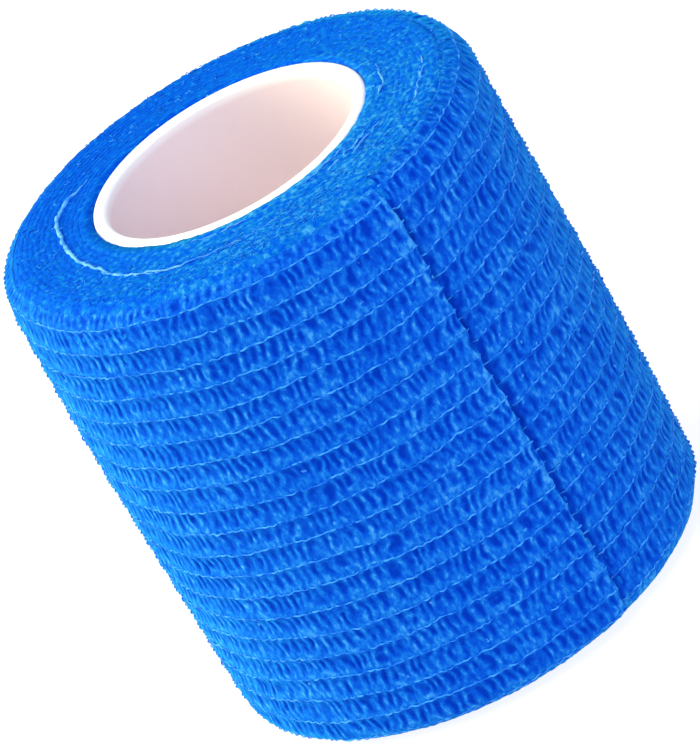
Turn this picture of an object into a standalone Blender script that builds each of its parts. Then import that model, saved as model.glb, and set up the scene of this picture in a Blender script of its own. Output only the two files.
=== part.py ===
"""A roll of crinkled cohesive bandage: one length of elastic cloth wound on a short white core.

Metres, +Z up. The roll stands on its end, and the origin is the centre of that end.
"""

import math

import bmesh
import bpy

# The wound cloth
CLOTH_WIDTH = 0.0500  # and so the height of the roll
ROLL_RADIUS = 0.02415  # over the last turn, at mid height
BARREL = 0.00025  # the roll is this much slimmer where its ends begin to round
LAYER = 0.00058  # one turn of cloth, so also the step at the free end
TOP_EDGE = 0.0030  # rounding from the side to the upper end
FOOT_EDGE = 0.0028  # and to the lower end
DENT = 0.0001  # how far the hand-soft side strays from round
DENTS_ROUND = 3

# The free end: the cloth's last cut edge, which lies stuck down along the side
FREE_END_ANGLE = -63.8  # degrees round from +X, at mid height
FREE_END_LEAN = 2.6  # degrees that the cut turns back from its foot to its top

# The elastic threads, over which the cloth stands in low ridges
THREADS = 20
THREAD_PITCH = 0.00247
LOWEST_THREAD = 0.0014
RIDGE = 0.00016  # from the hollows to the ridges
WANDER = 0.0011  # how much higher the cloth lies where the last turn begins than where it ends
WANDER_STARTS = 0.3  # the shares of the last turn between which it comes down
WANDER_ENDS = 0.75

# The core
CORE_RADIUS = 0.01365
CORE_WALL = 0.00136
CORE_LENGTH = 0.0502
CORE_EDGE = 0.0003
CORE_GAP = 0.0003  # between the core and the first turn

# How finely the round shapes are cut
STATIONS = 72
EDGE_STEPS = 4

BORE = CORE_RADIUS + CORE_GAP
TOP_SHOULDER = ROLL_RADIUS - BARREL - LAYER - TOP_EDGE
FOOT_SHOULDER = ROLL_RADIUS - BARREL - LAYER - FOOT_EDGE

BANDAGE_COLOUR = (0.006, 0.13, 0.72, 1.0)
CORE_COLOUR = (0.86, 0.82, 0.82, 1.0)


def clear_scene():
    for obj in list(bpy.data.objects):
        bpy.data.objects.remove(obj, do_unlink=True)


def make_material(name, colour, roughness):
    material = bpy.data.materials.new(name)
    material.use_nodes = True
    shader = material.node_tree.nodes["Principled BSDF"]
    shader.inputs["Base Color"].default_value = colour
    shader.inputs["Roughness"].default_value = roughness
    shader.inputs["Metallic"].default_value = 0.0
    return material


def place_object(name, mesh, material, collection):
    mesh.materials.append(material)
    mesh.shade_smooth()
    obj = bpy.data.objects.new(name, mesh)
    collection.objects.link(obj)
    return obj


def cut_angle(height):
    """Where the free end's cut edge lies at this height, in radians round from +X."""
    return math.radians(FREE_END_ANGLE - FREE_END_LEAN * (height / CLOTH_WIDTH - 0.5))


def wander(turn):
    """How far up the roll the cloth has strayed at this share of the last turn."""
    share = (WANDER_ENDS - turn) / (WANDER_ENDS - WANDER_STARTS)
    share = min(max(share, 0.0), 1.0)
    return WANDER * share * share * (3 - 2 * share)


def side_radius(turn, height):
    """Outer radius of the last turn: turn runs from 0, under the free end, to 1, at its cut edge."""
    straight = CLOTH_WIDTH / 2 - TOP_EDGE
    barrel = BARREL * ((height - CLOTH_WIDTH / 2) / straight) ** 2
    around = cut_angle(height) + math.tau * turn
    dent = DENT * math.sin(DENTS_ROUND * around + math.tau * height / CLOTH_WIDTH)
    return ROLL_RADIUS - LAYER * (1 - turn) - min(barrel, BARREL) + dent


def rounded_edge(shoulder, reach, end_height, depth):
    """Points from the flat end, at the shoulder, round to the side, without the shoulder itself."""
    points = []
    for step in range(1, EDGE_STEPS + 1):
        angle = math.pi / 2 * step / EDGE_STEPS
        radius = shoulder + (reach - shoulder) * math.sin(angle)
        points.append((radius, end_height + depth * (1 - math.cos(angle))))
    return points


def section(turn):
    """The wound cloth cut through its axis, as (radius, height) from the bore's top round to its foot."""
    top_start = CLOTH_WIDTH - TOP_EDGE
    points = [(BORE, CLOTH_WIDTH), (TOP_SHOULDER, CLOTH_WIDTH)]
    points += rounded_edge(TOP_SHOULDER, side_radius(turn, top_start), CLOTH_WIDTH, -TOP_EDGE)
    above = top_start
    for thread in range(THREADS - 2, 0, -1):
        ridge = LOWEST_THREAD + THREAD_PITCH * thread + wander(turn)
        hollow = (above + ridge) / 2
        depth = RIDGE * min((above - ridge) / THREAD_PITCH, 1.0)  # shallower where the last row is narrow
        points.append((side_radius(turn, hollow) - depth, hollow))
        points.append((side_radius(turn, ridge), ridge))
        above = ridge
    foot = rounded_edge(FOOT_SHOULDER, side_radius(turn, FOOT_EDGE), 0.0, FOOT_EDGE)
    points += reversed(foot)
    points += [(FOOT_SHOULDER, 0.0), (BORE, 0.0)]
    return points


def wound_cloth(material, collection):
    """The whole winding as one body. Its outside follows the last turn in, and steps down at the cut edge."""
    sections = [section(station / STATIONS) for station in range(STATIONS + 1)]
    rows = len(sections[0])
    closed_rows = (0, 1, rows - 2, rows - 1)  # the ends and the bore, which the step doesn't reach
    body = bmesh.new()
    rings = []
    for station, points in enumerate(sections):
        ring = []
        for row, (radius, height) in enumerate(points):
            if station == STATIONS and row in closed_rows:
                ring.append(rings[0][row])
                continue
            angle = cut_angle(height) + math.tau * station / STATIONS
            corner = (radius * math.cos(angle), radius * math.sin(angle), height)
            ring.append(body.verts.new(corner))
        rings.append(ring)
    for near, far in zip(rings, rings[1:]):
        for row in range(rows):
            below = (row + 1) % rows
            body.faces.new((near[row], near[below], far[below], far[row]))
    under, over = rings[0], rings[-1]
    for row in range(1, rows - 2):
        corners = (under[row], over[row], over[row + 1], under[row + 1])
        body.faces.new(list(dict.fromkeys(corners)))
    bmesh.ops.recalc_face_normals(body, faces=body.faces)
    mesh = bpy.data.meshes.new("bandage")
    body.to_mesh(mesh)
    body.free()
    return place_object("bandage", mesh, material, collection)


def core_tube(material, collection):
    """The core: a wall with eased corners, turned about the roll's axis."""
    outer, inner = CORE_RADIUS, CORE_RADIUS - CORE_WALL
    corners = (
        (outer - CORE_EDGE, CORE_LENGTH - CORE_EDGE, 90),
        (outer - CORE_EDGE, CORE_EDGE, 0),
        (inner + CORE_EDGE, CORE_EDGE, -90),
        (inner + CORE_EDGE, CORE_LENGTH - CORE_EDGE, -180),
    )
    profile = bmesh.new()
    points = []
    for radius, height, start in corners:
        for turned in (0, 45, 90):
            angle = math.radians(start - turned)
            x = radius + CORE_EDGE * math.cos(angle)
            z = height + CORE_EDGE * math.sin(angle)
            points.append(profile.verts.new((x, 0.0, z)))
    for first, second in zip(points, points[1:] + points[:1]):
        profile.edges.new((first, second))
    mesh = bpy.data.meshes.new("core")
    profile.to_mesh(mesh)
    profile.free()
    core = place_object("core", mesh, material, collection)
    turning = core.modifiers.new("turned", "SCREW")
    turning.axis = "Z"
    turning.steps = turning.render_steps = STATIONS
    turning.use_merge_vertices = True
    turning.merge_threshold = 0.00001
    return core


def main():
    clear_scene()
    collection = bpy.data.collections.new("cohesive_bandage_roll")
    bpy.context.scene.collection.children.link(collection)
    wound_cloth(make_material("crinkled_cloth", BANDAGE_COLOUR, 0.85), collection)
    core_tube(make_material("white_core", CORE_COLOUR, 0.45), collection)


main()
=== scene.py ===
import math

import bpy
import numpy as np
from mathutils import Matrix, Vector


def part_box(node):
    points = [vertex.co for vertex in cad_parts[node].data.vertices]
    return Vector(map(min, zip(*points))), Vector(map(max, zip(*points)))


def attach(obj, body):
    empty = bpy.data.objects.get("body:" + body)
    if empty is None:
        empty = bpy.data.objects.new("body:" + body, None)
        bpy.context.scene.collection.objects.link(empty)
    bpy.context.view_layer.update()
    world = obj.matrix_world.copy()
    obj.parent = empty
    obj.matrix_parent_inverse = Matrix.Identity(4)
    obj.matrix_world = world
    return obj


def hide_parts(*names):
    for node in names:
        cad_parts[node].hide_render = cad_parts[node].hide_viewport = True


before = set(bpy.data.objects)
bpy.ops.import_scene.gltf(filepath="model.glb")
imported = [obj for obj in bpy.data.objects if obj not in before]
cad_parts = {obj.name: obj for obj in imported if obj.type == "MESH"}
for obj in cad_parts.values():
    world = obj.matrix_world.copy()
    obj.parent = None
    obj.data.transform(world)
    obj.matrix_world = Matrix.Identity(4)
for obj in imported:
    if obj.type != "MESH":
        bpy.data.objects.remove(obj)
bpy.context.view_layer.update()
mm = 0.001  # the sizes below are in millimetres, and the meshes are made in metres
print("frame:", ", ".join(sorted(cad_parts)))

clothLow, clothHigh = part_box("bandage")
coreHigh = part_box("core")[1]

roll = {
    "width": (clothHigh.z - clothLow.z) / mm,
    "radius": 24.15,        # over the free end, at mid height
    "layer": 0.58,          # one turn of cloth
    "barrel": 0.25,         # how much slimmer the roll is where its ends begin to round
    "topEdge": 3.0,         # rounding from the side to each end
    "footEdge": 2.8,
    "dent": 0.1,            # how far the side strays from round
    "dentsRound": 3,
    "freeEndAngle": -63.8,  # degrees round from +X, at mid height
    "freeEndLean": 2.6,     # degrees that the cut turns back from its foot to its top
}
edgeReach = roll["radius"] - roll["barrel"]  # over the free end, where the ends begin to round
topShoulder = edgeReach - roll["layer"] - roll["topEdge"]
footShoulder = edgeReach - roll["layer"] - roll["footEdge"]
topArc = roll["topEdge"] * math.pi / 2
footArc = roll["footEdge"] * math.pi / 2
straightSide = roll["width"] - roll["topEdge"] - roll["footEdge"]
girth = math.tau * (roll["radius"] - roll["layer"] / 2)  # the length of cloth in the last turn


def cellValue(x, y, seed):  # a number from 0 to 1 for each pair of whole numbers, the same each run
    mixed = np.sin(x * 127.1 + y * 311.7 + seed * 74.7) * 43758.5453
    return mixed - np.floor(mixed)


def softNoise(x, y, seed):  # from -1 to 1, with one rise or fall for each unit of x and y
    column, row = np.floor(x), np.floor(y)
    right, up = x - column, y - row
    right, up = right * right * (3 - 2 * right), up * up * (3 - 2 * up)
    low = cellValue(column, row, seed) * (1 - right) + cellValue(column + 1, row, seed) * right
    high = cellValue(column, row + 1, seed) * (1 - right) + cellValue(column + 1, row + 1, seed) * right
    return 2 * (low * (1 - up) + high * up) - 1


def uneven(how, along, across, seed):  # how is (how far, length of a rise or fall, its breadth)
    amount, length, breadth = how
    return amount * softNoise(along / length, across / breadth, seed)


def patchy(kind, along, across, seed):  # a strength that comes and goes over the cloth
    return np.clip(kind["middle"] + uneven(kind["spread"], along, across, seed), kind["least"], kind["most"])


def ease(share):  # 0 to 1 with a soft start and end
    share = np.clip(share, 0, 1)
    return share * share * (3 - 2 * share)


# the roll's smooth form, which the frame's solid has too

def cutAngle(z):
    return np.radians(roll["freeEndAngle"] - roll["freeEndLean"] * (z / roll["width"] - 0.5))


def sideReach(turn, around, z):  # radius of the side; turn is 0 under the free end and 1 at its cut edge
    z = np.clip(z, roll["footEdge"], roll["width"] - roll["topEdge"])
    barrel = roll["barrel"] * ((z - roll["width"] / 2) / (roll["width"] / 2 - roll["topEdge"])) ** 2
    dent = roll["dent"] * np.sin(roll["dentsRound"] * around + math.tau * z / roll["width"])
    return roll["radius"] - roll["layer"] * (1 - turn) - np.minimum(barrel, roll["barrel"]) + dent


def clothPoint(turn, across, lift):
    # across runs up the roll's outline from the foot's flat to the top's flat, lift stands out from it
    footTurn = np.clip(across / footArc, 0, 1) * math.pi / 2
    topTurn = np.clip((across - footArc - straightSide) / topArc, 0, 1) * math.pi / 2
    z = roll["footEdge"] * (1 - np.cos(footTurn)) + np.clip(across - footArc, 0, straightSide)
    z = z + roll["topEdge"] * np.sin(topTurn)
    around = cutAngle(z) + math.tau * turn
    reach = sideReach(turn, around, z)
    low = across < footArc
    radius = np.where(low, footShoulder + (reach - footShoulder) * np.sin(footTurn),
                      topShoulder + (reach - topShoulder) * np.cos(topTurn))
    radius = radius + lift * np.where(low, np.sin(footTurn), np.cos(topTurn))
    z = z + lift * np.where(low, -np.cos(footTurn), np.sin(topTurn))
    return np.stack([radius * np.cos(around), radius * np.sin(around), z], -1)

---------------

Starting with the line that contains "points.append(profile.verts.new((x, 0.0, z)))", repeat each line exactly, and stop once the line that contains "obj.matrix_world = Matrix.Identity(4)" has been repeated.

            points.append(profile.verts.new((x, 0.0, z)))
    for first, second in zip(points, points[1:] + points[:1]):
        profile.edges.new((first, second))
    mesh = bpy.data.meshes.new("core")
    profile.to_mesh(mesh)
    profile.free()
    core = place_object("core", mesh, material, collection)
    turning = core.modifiers.new("turned", "SCREW")
    turning.axis = "Z"
    turning.steps = turning.render_steps = STATIONS
    turning.use_merge_vertices = True
    turning.merge_threshold = 0.00001
    return core


def main():
    clear_scene()
    collection = bpy.data.collections.new("cohesive_bandage_roll")
    bpy.context.scene.collection.children.link(collection)
    wound_cloth(make_material("crinkled_cloth", BANDAGE_COLOUR, 0.85), collection)
    core_tube(make_material("white_core", CORE_COLOUR, 0.45), collection)


main()
=== scene.py ===
import math

import bpy
import numpy as np
from mathutils import Matrix, Vector


def part_box(node):
    points = [vertex.co for vertex in cad_parts[node].data.vertices]
    return Vector(map(min, zip(*points))), Vector(map(max, zip(*points)))


def attach(obj, body):
    empty = bpy.data.objects.get("body:" + body)
    if empty is None:
        empty = bpy.data.objects.new("body:" + body, None)
        bpy.context.scene.collection.objects.link(empty)
    bpy.context.view_layer.update()
    world = obj.matrix_world.copy()
    obj.parent = empty
    obj.matrix_parent_inverse = Matrix.Identity(4)
    obj.matrix_world = world
    return obj


def hide_parts(*names):
    for node in names:
        cad_parts[node].hide_render = cad_parts[node].hide_viewport = True


before = set(bpy.data.objects)
bpy.ops.import_scene.gltf(filepath="model.glb")
imported = [obj for obj in bpy.data.objects if obj not in before]
cad_parts = {obj.name: obj for obj in imported if obj.type == "MESH"}
for obj in cad_parts.values():
    world = obj.matrix_world.copy()
    obj.parent = None
    obj.data.transform(world)
    obj.matrix_world = Matrix.Identity(4)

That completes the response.